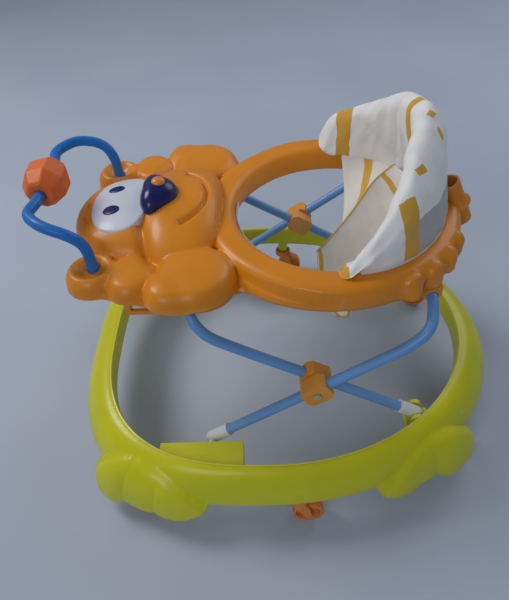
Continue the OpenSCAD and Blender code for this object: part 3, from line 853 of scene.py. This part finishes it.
PANEL = woven_cloth("seat_panel", (0.86, 0.83, 0.77), PANEL_PATCHES)
# White cloth of the real piping; the same cloth makes the painted highlight band along the front of the
# hole's inner edge.
BINDING_AND_HIGHLIGHT = woven_cloth("seat_binding_and_painted_highlight", (0.70, 0.70, 0.69))
SEAM = woven_cloth("seat_seam_tape", (0.62, 0.40, 0.12))


def smooth_table(table, at):
    """Values of the table's later columns at a place, eased between its rows."""
    rows = np.array(table, float)
    i = int(np.clip(np.searchsorted(rows[:, 0], at) - 1, 0, len(rows) - 2))
    t = np.clip((at - rows[i, 0]) / (rows[i + 1, 0] - rows[i, 0]), 0, 1)
    return spline(rows[max(i - 1, 0)], rows[i], rows[i + 1], rows[min(i + 2, len(rows) - 1)], t)[1:]


def run_length(points):
    """Distance along the points from the first one to each."""
    return np.concatenate([[0], np.cumsum(np.linalg.norm(np.diff(points, axis=0), axis=1))])


def closed_curve(corners, count):
    """Evenly spaced points on a closed smooth curve through the corners."""
    c = np.array(corners, float)
    n = len(c)
    fine = [spline(c[i - 1], c[i], c[(i + 1) % n], c[(i + 2) % n], t)
            for i in range(n) for t in np.linspace(0, 1, 10, endpoint=False)]
    fine = np.array(fine + [fine[0]])
    run = run_length(fine)
    at = np.linspace(0, run[-1], count, endpoint=False)
    return np.stack([np.interp(at, run, fine[:, k]) for k in range(3)], 1)


def around_hole(degrees, r, z):
    """The point at an angle and a distance from the hole's middle, at height z."""
    a = math.radians(degrees)
    return np.array([HOLE_AT[0] + r * math.cos(a), HOLE_AT[1] + r * math.sin(a), z])


def back_rise(degrees):
    """How far the rim has risen at the angle, from 0 to 1, and the distance of the back's outer foot."""
    rise = np.clip((smooth_table(RIM, degrees)[1] - RIM_LOW) / RIM_RISE, 0, 1)
    return rise, 169 - 8 * smooth_step(rise, 0.3, 1)


def back_section(degrees, count):
    """Closed section of the padded back: on the ring, up the outside, over the rim, down the inside."""
    r, z = smooth_table(RIM, degrees)
    rise, foot_r = back_rise(degrees)
    out = around_hole(degrees, 1, 0) - (*HOLE_AT, 0)
    thick = 13 + 15 * rise
    outer_r = r + thick * (1.0 + 0.15 * rise)
    outline = [
        (foot_r, 405.5),
        (foot_r + 3 + rise, 409 + 8 * rise),
        (0.62 * (foot_r + 5) + 0.38 * (outer_r + 5), 0.62 * 408 + 0.38 * (z - 6)),
        (0.25 * (foot_r + 5) + 0.75 * (outer_r + 7), 0.25 * 406 + 0.75 * (z - 6)),
        (outer_r + 3, z - 9 - 6 * rise),
        (r + 0.55 * thick, z + 2),
        (r + 1, z - 1),
        (r - 5, z - 9 - 4 * rise),
        (0.7 * (r - 7) + 0.3 * 143, 0.7 * (z - 12) + 0.3 * 404),
        (0.3 * (r - 6) + 0.7 * 143, 0.3 * (z - 10) + 0.7 * 403),
        (145, 400),
        (151, 397.5),
        (158, 403),
    ]
    return closed_curve([around_hole(degrees, at, height) for at, height in outline], count), out


def cushion_stations():
    """Angles of the stations, closer together towards the two rounded ends."""
    first = BACK_FROM + CAP_FROM * (1 - np.cos(np.linspace(0, math.pi / 2, 8, endpoint=False)))
    middle = np.linspace(BACK_FROM + CAP_FROM, BACK_TO - CAP_TO, 90, endpoint=False)
    last = BACK_TO - CAP_TO * (1 - np.sin(np.linspace(0, math.pi / 2, 8)))
    return np.concatenate([first, middle, last])


def build_seat_back():
    """Padded back: its sewn cover is lofted, then blown up by a short cloth simulation."""
    count = 44
    angles = cushion_stations()
    sections = []
    for degrees in angles:
        ring, out = back_section(degrees, count)
        from_end = min((degrees - BACK_FROM) / CAP_FROM, (BACK_TO - degrees) / CAP_TO, 1)
        close = math.sqrt(max(1 - (1 - from_end) ** 2, 0))
        middle = ring.mean(0)
        ring = middle + (ring - middle) * (0.12 + 0.88 * close)
        v = np.linspace(0, 2 * math.pi, count, endpoint=False)
        a = math.radians(degrees)
        gather = 2.2 * math.exp(-((degrees - 3) / 9) ** 2) * np.sin(34 * a + 2 * np.sin(v))
        crease = 1.6 * np.sin(13 * a + 1.8 * np.sin(v + 1.1)) * np.sin(v / 2) ** 2
        crinkle = 0.8 * np.sin(29 * a - 3 * np.cos(v))
        sections.append(ring + np.outer(gather + (crease + crinkle), out))
    grid = np.array(sections)
    rows = len(grid)
    faces = grid_faces(rows, count, close_columns=True) + end_faces(rows, count)
    obj = make_piece("seat_back_cover", grid.reshape(-1, 3), faces, COVER, "tray", ["seat_back"],
                     "seat_fabric", edge_angle=80, merge=0)
    run = run_length(grid[:, 0]) * MM
    round_run = np.array([run_length(section) for section in grid]) * MM
    set_cloth_uv(obj, count, lambda r, c: (run[r], round_run[r, c]), closed=True)
    puff(obj, pressure=2.5)
    smooth = obj.modifiers.new("Smooth", "SUBSURF")
    smooth.levels = smooth.render_levels = 1

    cord = [around_hole(a, back_rise(a)[1] + 1.5, 406.5) for a in np.linspace(6, 176, 90)]
    obj = make_piece("seat_piping", *sweep(cord, 2.4, 12, 1.5), BINDING_AND_HIGHLIGHT, "tray", slot="seat_fabric")
    set_cloth_uv(obj, 12, tape_place)


def tape_place(row, column):
    """Place on the flat cloth of a point of a narrow tape."""
    return row * 0.006, column * 0.0012


def set_cloth_uv(obj, columns, place, closed=False):
    """UVs in metres: place(row, column) gives each grid vertex's place on the flat cloth.

    On a closed section, the face past the last column goes on from it by last_gap.
    """
    last_gap = 0.008
    layer = obj.data.uv_layers.new(name="cloth")
    last = len(obj.data.vertices) // columns
    for poly in obj.data.polygons:
        spots = [divmod(obj.data.loops[loop].vertex_index, columns) for loop in poly.loop_indices]
        wraps = {c for _, c in spots} >= {0, columns - 1} and len(spots) == 4
        for loop, (r, c) in zip(poly.loop_indices, spots):
            u, v = place(min(r, last - 1), c)
            if wraps and c == 0 and closed:
                u, v = place(min(r, last - 1), columns - 1)
                v += last_gap
            layer.data[loop].uv = (u, v)


PUFF_FRAMES, PUFF_MOST = 14, 0.009  # length of the simulation, and the longest move it keeps in metres


def puff(obj, pressure):
    """Blows the closed cover up with a short cloth simulation, with its seams at the ring pinned."""
    scene = bpy.context.scene
    low = min(v.co.z for v in obj.data.vertices)
    group = obj.vertex_groups.new(name="pinned")
    for v in obj.data.vertices:
        weight = 1 - smooth_step(v.co.z, low + 0.012, low + 0.05)
        group.add([v.index], float(weight), "REPLACE")
    cloth = obj.modifiers.new("Puff", "CLOTH")
    settings = cloth.settings
    settings.quality, settings.mass = 6, 0.25
    settings.use_pressure, settings.uniform_pressure_force = True, pressure
    settings.tension_stiffness = settings.compression_stiffness = 18
    settings.shear_stiffness, settings.bending_stiffness = 8, 0.8
    settings.vertex_group_mass = "pinned"
    settings.effector_weights.gravity = 0
    cloth.collision_settings.use_collision = False
    cloth.point_cache.frame_start, cloth.point_cache.frame_end = 1, PUFF_FRAMES
    for frame_number in range(1, PUFF_FRAMES + 1):
        scene.frame_set(frame_number)
    shaped = obj.evaluated_get(bpy.context.evaluated_depsgraph_get()).to_mesh()
    before = np.array([v.co for v in obj.data.vertices])
    after = np.array([v.co for v in shaped.vertices])
    move = after - before
    reach = np.linalg.norm(move, axis=1, keepdims=True)
    move *= np.minimum(1, PUFF_MOST / np.maximum(reach, 1e-9))
    obj.modifiers.remove(cloth)
    obj.data.vertices.foreach_set("co", (before + move).ravel())
    obj.data.update()
    scene.frame_set(1)


# Sling between the legs, from the back (0) to its free front edge (1): place, edge half width, edge [y, z],
# middle [y, z]
SLING = [(0.0, 82, 176, 415, 204, 402), (0.2, 74, 146, 392, 194, 336), (0.4, 66, 120, 352, 172, 272),
         (0.6, 61, 98, 318, 142, 226), (0.8, 58, 76, 288, 104, 198), (0.93, 56, 60, 268, 70, 196),
         (1.0, 54, 54, 262, 56, 206)]


def sling_point(p, q):
    """Point of the sling at p along it and q across it, from -1 to 1. Its left front corner droops."""
    half, edge_y, edge_z, mid_y, mid_z = smooth_table(SLING, p)
    droop = smooth_step(p, 0.6, 0.85) * max(q, 0) ** 2
    edge_y, edge_z = edge_y + 26 * droop, edge_z + (208 - edge_z) * droop
    k = 1 - abs(q) ** 2.4
    fold = 2.2 * math.sin(11 * q + 5 * p) * math.sin(math.pi * min(p * 1.2, 1)) * k
    return np.array([half * q * (1 + 0.12 * k), edge_y + (mid_y - edge_y) * k + fold,
                     edge_z + (mid_z - edge_z) * k + 0.6 * fold])


def cloth_sheet(name, grid, material):
    """A thin sheet over a grid of points, hung from the padded back."""
    grid = np.array(grid)
    rows, columns = grid.shape[:2]
    obj = make_piece(name, grid.reshape(-1, 3), grid_faces(rows, columns), material, "tray",
                     slot="seat_fabric", edge_angle=80, merge=0)
    run, across = run_length(grid[:, columns // 2]) * MM, run_length(grid[rows // 2]) * MM
    set_cloth_uv(obj, columns, lambda r, c: (run[r], across[c]))
    thick = obj.modifiers.new("Thickness", "SOLIDIFY")
    thick.thickness, thick.offset = 0.0022, 0
    return obj


def build_sling():
    """The sling, the two side panels that join it to the ring, and the seam tapes along its edges."""
    grid = [[sling_point(p, q) for q in np.linspace(-1, 1, 46)] for p in np.linspace(0, 1, 60)]
    sling = cloth_sheet("seat_sling_cloth", grid, PANEL)
    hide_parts("seat_sling")
    for side, s in SIDES.items():
        panel = []
        for t in np.linspace(0, 1, 40):
            top = around_hole(10 + 52 * t, 149, 402)
            edge = sling_point(0.62 * (1 - t), 1)
            row = []
            for k in np.linspace(0, 1, 26):
                sag = math.sin(math.pi * k)
                ripple = 1.8 * math.sin(9 * t + 3 * k) * sag
                p = top * (1 - k) + edge * k + np.array([6 * sag + ripple, 6 * sag, -8 * sag])
                row.append((s * p[0], p[1], p[2]))
            panel.append(row)
        cloth_sheet("seat_side_" + side, panel, PANEL)
        edge = [sling_point(p, s) for p in np.linspace(0, 1, 40)]
        tape = make_piece("seat_seam_" + side, *sweep(edge, 1.8, 10, 1.0), SEAM, "tray", slot="seat_fabric")
        set_cloth_uv(tape, 10, tape_place)


def build_front_painted_highlight():
    """Painted highlight: a thin white band, shaped as a binding of the seat cover, along the front of the
    hole's inner edge, where light glints on the rim.
    """
    section = [(153.2, 391), (151.6, 393), (150.4, 391.5), (150.6, 387), (150.6, 383), (151.8, 381),
               (153.2, 383), (153.2, 387)]
    angles = np.linspace(-100, -20, 56)
    points = [around_hole(a, r, z) for a in angles for r, z in section]
    faces = grid_faces(len(angles), len(section), close_columns=True)
    obj = make_piece("seat_front_painted_highlight", points, faces, BINDING_AND_HIGHLIGHT, "tray", slot="seat_fabric", edge_angle=60,
                     merge=0)
    set_cloth_uv(obj, len(section), lambda r, c: (r * 0.005, c * 0.005))


# ---------------------------------------------------------------- camera, floor and light

def aim(obj, at, target):
    """Puts obj at a place and turns its -Z towards the target."""
    obj.location = Vector(at)
    obj.rotation_mode = "QUATERNION"
    obj.rotation_quaternion = (Vector(target) - Vector(at)).to_track_quat("-Z", "Y")


def build_camera():
    """Looks down on the child's left side at 44 degrees, with the camera slightly rolled."""
    azimuth, elevation, roll = math.radians(91.99), math.radians(44.09), math.radians(-3.375)
    distance = 1.0299
    target = Vector(to_row([(0, -60, 199.83)])[0])
    back = Vector((math.sin(azimuth) * math.cos(elevation), -math.cos(azimuth) * math.cos(elevation),
                   math.sin(elevation)))
    camera = add_object("camera", bpy.data.cameras.new("camera"))
    aim(camera, target + back * distance, target)
    camera.rotation_quaternion = camera.rotation_quaternion @ Quaternion((0, 0, 1), roll)
    camera.data.lens, camera.data.sensor_width = 34.6, 36
    bpy.context.scene.camera = camera


def build_floor():
    """A plain pale floor."""
    reach = 6.0
    corners = [(x * reach, y * reach, 0) for x, y in ((-1, -1), (1, -1), (1, 1), (-1, 1))]
    mesh = bpy.data.meshes.new("floor")
    mesh.from_pydata(corners, [], [(0, 1, 2, 3)])
    floor = add_object("floor", mesh)
    material, shader, add, link = new_material("floor_paper")
    cloud = noise(add, link, add("ShaderNodeTexCoord").outputs["Object"], Scale=2.0, Detail=3.0)
    link(ramp(add, link, cloud.outputs["Fac"], [(0.3, (0.43, 0.49, 0.60)), (0.7, (0.48, 0.54, 0.65))]),
         shader.inputs["Base Color"])
    shader.inputs["Roughness"].default_value = 0.75
    mesh.materials.append(material)


def add_light(name, at, target, size, power, colour):
    """A round area light."""
    light = bpy.data.lights.new(name, "AREA")
    light.shape, light.size, light.energy, light.color = "DISK", size, power, colour
    aim(add_object(name, light), at, target)


def build_lights():
    """Three soft lights and a dim even sky."""
    middle = (0, 0, 0.25)
    add_light("key_light", (-0.7, -1.8, 2.2), middle, 1.1, 27, (1.0, 0.99, 0.96))
    add_light("side_light", (2.1, -0.9, 1.7), middle, 1.2, 12, (0.95, 0.97, 1.0))
    add_light("back_light", (-1.7, 1.5, 1.9), middle, 1.8, 14, (0.95, 0.97, 1.0))
    world = bpy.data.worlds.new("studio")
    world.use_nodes = True
    sky = world.node_tree.nodes["Background"]
    sky.inputs["Color"].default_value = (0.80, 0.86, 0.95, 1)
    sky.inputs["Strength"].default_value = 0.25
    bpy.context.scene.world = world


bpy.context.scene.view_settings.view_transform = "Standard"
build_camera()
build_floor()
build_lights()
build_base()
build_tubes()
build_tray()
build_face()
build_toy_bar()
build_bead()
build_rear_socket()
build_casters()
dress_cad_nodes()
build_seat_back()
build_sling()
build_front_painted_highlight()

Goal: In the listing above, reproduce the first line and each one after it through the line that contains "(0.62, 0.40, 0.12))".

Exercise result:
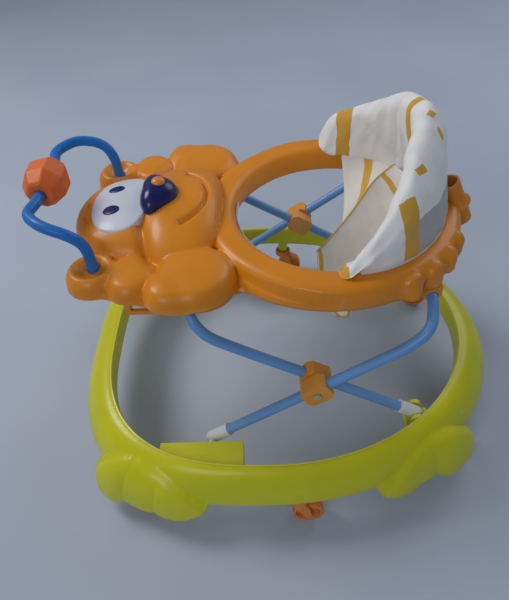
Continue the OpenSCAD and Blender code for this object: part 3, from line 853 of scene.py. This part finishes it.
PANEL = woven_cloth("seat_panel", (0.86, 0.83, 0.77), PANEL_PATCHES)
# White cloth of the real piping; the same cloth makes the painted highlight band along the front of the
# hole's inner edge.
BINDING_AND_HIGHLIGHT = woven_cloth("seat_binding_and_painted_highlight", (0.70, 0.70, 0.69))
SEAM = woven_cloth("seat_seam_tape", (0.62, 0.40, 0.12))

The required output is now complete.